I could not help but to think that the purpose of a shopping mall was for everyone to have one convenient place to buy anything they desired. But, the viewpoints expressed though "Community through Exclusion and Illusion" by George Lewis and "Shopping for American Culture," by James J. Farrell, have led me to believe that the shopping mall also serves as a community center. Another article which captured my attention was Ira Zepp's, "The Shopping Mall as Sacred Place." They each express their ideas of how the shopping mall is not just a place to shop due to it's constantly availability, which has created an ideal environment for social interaction for people of all ages. Farrell focuses mainly on how the shopping mall has grown over the past few decades and then adds his own opinions as to why. Lewis, on the other hand, used many hours of interviews and research, explaining to his audience exactly what the malls have become and who was there is to help it become such a phenomenon while Ira Zepp argues that the structure of the mall has to do with why communities form there. All authors have used very effective strategies, proving that their issues are one in which we, as society, should take seriously.

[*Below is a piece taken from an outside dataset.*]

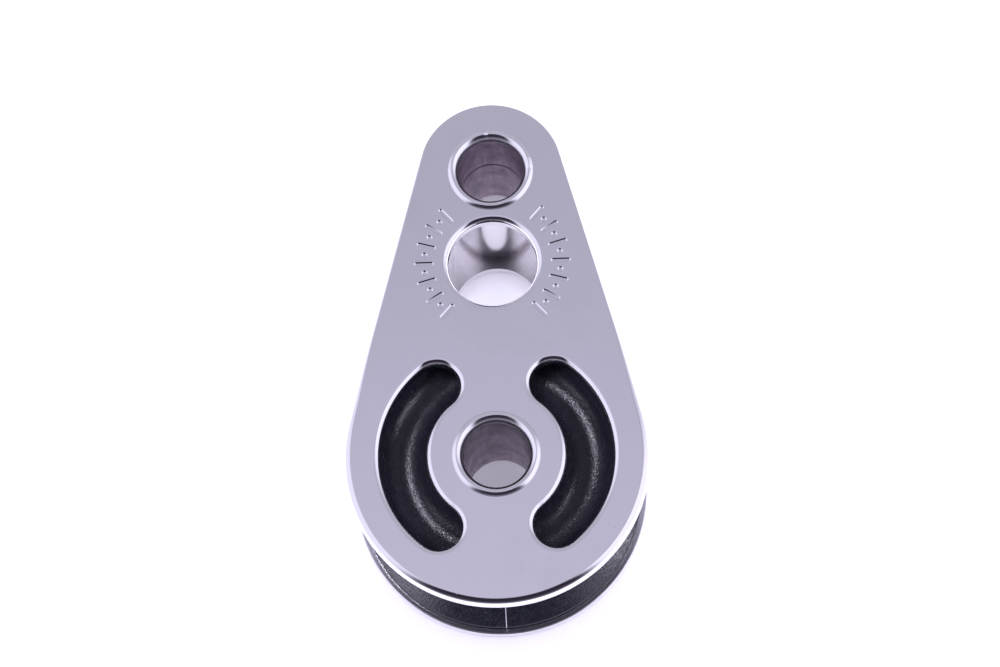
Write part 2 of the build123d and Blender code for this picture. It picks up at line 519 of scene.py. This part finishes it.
def rivet_steel(name, centre, dark, light, seam_depth):
    """Bright rolled ends with a seam on the far side, and a bore left dull by drawing the tube.

    Dark and light are the two greys that the bore's streaks run between.
    """
    material, nodes, shader = new_material(name)
    where = nodes.add("ShaderNodeTexCoord").outputs["Object"]
    split = nodes.add("ShaderNodeSeparateXYZ", {"Vector": where})
    x = nodes.math("SUBTRACT", split.outputs["X"], centre.x)
    y = nodes.math("SUBTRACT", split.outputs["Y"], centre.y)
    square = nodes.math("ADD", nodes.math("POWER", x, 2.0), nodes.math("POWER", y, 2.0))
    radius = nodes.math("SQRT", square)
    depth = nodes.math("ABSOLUTE", split.outputs["Z"])
    widest_bore = RIVET_BORE + AXLE_STEP
    narrow = nodes.remap(radius, widest_bore + 0.02 * MM, widest_bore + 0.06 * MM, 1, 0)
    deep = nodes.remap(depth, FLARE_START - 0.1 * MM, FLARE_START + 0.02 * MM, 1, 0)
    bore = nodes.math("MULTIPLY", narrow, deep)
    drawn = nodes.noise(nodes.stretched((3500, 3500, 260)), 1.0, 4.0, 0.65)
    blotch = nodes.noise(where, 700.0, 4.0, 0.6)
    stain = nodes.remap(nodes.noise(where, 420.0, 5.0, 0.7), 0.35, 0.65, 0.0, 1.0)
    bright = nodes.mix(blotch, grey(0.80, STEEL_TINT), grey(0.86, STEEL_TINT))
    streaks = nodes.math("MULTIPLY", drawn, stain)
    dull = nodes.mix(streaks, grey(dark, BORE_TINT), grey(light, BORE_TINT))
    rough_bore = nodes.remap(blotch, 0.3, 0.7, 0.34, 0.5)
    throat = nodes.remap(radius, RIVET_BORE + 0.12 * MM, RIVET_BORE + 0.32 * MM, 0.3, 0.0)
    rough_end = nodes.math("MAXIMUM", nodes.remap(blotch, 0.3, 0.7, 0.12, 0.2), throat)
    roughness = nodes.add("ShaderNodeMix", {0: bore, 2: rough_end, 3: rough_bore}).outputs[0]
    rolled = nodes.math("SUBTRACT", 1.0, bore)
    far_side = nodes.math("MULTIPLY", nodes.remap(y, 0.0, 1 * MM, 0.0, 1.0), rolled)
    right_of_seam = nodes.remap(x, -0.5 * MM, -0.15 * MM, 0, 1)
    seam = nodes.bump(nodes.math("MULTIPLY", right_of_seam, far_side), seam_depth, 1.0)
    feed(
        nodes, shader, Metallic=1.0, Base_Color=nodes.mix(bore, bright, dull),
        Roughness=roughness, Normal=nodes.bump(drawn, 0.003 * MM, 0.35, seam),
    )
    return material


def sleeve_steel():
    """Turned tube with fine rings round it, darkened where it meets the cheeks: painted shade in the
    corners between sleeve and cheek.
    """
    material, nodes, shader = new_material("turned_sleeve_steel")
    where = nodes.stretched((1, 1, 1))
    rings = nodes.noise(nodes.stretched((90, 90, 5200)), 1.0, 2.0, 0.5)
    haze = nodes.noise(where, 420.0, 4.0, 0.6)
    height = nodes.add("ShaderNodeSeparateXYZ", {"Vector": where}).outputs["Z"]
    level = nodes.math("ABSOLUTE", height)
    # painted shade: a dark brownish band towards each end, where the sleeve meets a cheek, broken up
    # by speckle
    ends = nodes.remap(level, INNER_FACE - 2.4 * MM, INNER_FACE - 0.5 * MM, 0.0, 1.0, smooth=True)
    speckle = nodes.remap(nodes.noise(where, 4200.0, 3.0, 0.7), 0.4, 0.62, 0.95, 0.6)
    colour = nodes.mix(haze, grey(0.84, STEEL_TINT), grey(0.90, STEEL_TINT))
    painted_shade_colour = grey(0.16, (1.15, 0.9, 0.98))
    colour = nodes.mix(nodes.math("MULTIPLY", ends, speckle), colour, painted_shade_colour)
    gloss = nodes.remap(haze, 0.3, 0.7, 0.12, 0.2)
    feed(
        nodes, shader, Metallic=1.0, Base_Color=colour, Roughness=gloss,
        Normal=nodes.bump(rings, 0.0006 * MM, 0.4),
    )
    return material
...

Farrell catches the reader's attention early on in his essay by his use of solid numbers, which leads us to believe that his argument is serious. Although, this is the only part of his essay with actual number facts, his remaining opinions are interesting as well. Farrell states, "Currently, America's shopping centers (most of which are malls) generate more than a trillion dollars in annual sales...more than half on the nation's retail activity." Just the though of one trillion of anything is an overwhelming amount to think of, especially in reference to how much money is actually spent at the mall per year. The other numbers, such as millions of people being employed and billions of square feet of leasable space add to the extent of what malls are becoming and continue to intrigue the reader. Lewis also states facts, but that of which he has gained through interviews with people who are often at the mall. Farrell used his factual numbers as a way to capture our attention so we would pay attention to his ideas; while Lewis used his factual information as the focal point of his essay. Ira Zepp uses his facts by referring to Eliade and Wheatley, as well as referring to architectural designs. He notes figure 10.3, which says "Park City, Lancaster PA. This mall reflects the many circles of a rose window, the quadrilateral design of a mandala, and the floor plan of a typical cathedral or basilica. The center of this mall in inescapable." With a picture right infront of you, it's hard not to visualize the center in which he is trying to emphasize.

The common tie between both authors is the idea of community and culture in the mall. In "Shopping for American Culture," Farrell says that "...malls help teach us the common sense of culture. If we look closely at malls we will soon be looking inside our own heads."